### SHORT TASK:
Output every line below exactly.
%%
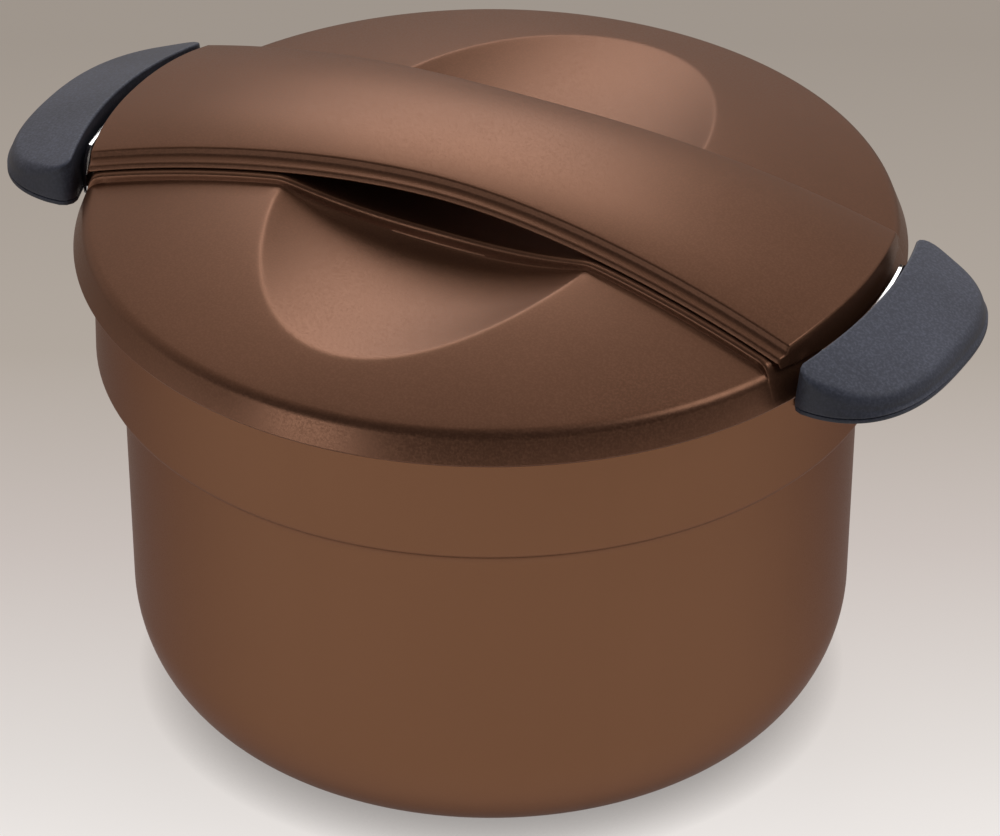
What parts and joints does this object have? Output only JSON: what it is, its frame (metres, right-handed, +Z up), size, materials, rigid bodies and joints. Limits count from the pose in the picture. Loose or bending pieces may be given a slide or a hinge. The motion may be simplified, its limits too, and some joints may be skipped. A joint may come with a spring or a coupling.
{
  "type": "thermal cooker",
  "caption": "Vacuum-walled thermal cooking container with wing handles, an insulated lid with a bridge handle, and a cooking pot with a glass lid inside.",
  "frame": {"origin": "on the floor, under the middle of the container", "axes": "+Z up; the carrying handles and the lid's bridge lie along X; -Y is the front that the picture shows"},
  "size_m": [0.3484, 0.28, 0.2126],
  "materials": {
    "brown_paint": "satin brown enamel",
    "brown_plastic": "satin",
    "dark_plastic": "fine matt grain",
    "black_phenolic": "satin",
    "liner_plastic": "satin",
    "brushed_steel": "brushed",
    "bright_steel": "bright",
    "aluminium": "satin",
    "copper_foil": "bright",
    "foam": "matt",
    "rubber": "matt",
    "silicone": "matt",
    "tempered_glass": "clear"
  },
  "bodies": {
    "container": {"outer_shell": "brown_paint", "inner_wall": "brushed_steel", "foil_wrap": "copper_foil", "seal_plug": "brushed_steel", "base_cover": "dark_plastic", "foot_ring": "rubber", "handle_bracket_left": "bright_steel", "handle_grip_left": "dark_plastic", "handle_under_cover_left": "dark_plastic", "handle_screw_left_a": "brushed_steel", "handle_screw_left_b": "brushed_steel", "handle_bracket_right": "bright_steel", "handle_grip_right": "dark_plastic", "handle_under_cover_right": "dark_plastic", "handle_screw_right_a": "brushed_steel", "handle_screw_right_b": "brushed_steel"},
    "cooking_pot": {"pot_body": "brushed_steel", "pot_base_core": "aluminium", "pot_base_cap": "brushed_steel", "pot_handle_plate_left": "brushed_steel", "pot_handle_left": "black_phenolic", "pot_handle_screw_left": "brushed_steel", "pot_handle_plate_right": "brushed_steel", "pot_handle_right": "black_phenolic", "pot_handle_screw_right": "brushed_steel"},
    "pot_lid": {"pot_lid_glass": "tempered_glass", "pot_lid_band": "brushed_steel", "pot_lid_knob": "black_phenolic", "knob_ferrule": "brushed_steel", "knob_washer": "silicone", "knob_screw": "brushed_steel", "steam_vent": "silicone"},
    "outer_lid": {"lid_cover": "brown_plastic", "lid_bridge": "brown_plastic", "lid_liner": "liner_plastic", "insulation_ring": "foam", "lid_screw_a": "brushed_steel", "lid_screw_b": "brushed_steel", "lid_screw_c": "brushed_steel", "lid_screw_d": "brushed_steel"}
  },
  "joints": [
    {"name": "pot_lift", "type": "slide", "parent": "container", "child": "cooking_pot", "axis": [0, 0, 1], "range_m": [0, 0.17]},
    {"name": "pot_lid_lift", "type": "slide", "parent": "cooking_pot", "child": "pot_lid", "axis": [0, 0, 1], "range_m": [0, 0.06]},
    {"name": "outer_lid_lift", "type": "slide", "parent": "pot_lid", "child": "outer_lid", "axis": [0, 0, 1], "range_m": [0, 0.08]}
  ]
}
%%
### EXERCISE OUTPUT:
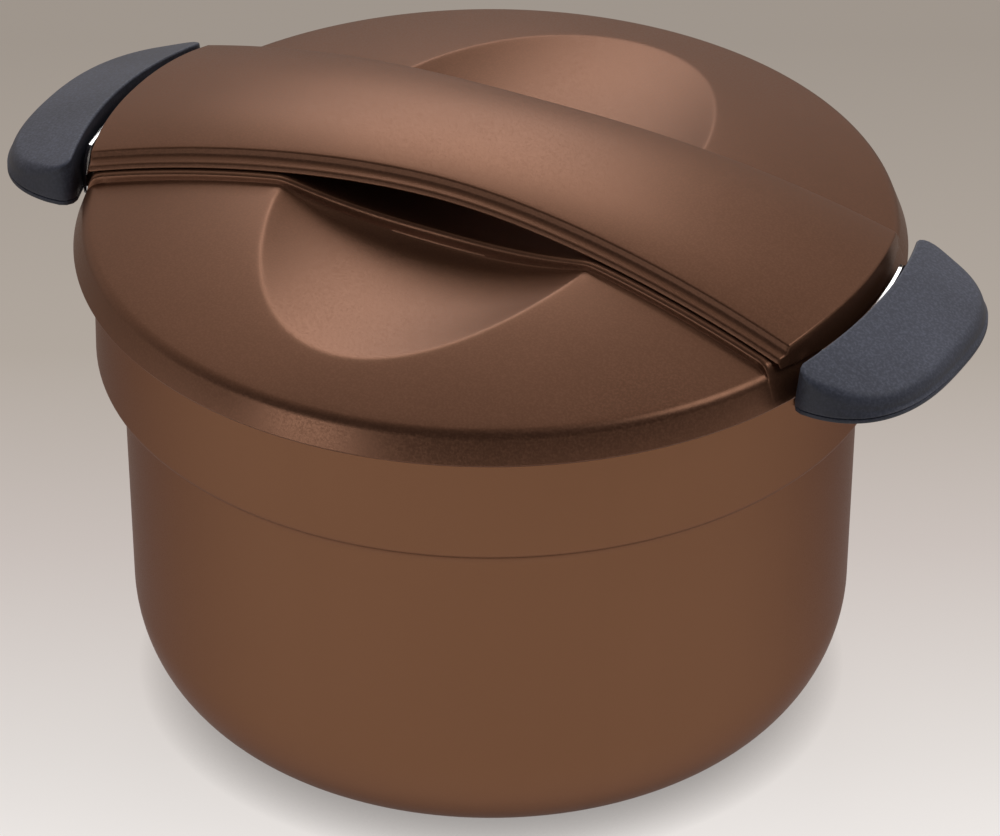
What parts and joints does this object have? Output only JSON: what it is, its frame (metres, right-handed, +Z up), size, materials, rigid bodies and joints. Limits count from the pose in the picture. Loose or bending pieces may be given a slide or a hinge. The motion may be simplified, its limits too, and some joints may be skipped. A joint may come with a spring or a coupling.
{
  "type": "thermal cooker",
  "caption": "Vacuum-walled thermal cooking container with wing handles, an insulated lid with a bridge handle, and a cooking pot with a glass lid inside.",
  "frame": {"origin": "on the floor, under the middle of the container", "axes": "+Z up; the carrying handles and the lid's bridge lie along X; -Y is the front that the picture shows"},
  "size_m": [0.3484, 0.28, 0.2126],
  "materials": {
    "brown_paint": "satin brown enamel",
    "brown_plastic": "satin",
    "dark_plastic": "fine matt grain",
    "black_phenolic": "satin",
    "liner_plastic": "satin",
    "brushed_steel": "brushed",
    "bright_steel": "bright",
    "aluminium": "satin",
    "copper_foil": "bright",
    "foam": "matt",
    "rubber": "matt",
    "silicone": "matt",
    "tempered_glass": "clear"
  },
  "bodies": {
    "container": {"outer_shell": "brown_paint", "inner_wall": "brushed_steel", "foil_wrap": "copper_foil", "seal_plug": "brushed_steel", "base_cover": "dark_plastic", "foot_ring": "rubber", "handle_bracket_left": "bright_steel", "handle_grip_left": "dark_plastic", "handle_under_cover_left": "dark_plastic", "handle_screw_left_a": "brushed_steel", "handle_screw_left_b": "brushed_steel", "handle_bracket_right": "bright_steel", "handle_grip_right": "dark_plastic", "handle_under_cover_right": "dark_plastic", "handle_screw_right_a": "brushed_steel", "handle_screw_right_b": "brushed_steel"},
    "cooking_pot": {"pot_body": "brushed_steel", "pot_base_core": "aluminium", "pot_base_cap": "brushed_steel", "pot_handle_plate_left": "brushed_steel", "pot_handle_left": "black_phenolic", "pot_handle_screw_left": "brushed_steel", "pot_handle_plate_right": "brushed_steel", "pot_handle_right": "black_phenolic", "pot_handle_screw_right": "brushed_steel"},
    "pot_lid": {"pot_lid_glass": "tempered_glass", "pot_lid_band": "brushed_steel", "pot_lid_knob": "black_phenolic", "knob_ferrule": "brushed_steel", "knob_washer": "silicone", "knob_screw": "brushed_steel", "steam_vent": "silicone"},
    "outer_lid": {"lid_cover": "brown_plastic", "lid_bridge": "brown_plastic", "lid_liner": "liner_plastic", "insulation_ring": "foam", "lid_screw_a": "brushed_steel", "lid_screw_b": "brushed_steel", "lid_screw_c": "brushed_steel", "lid_screw_d": "brushed_steel"}
  },
  "joints": [
    {"name": "pot_lift", "type": "slide", "parent": "container", "child": "cooking_pot", "axis": [0, 0, 1], "range_m": [0, 0.17]},
    {"name": "pot_lid_lift", "type": "slide", "parent": "cooking_pot", "child": "pot_lid", "axis": [0, 0, 1], "range_m": [0, 0.06]},
    {"name": "outer_lid_lift", "type": "slide", "parent": "pot_lid", "child": "outer_lid", "axis": [0, 0, 1], "range_m": [0, 0.08]}
  ]
}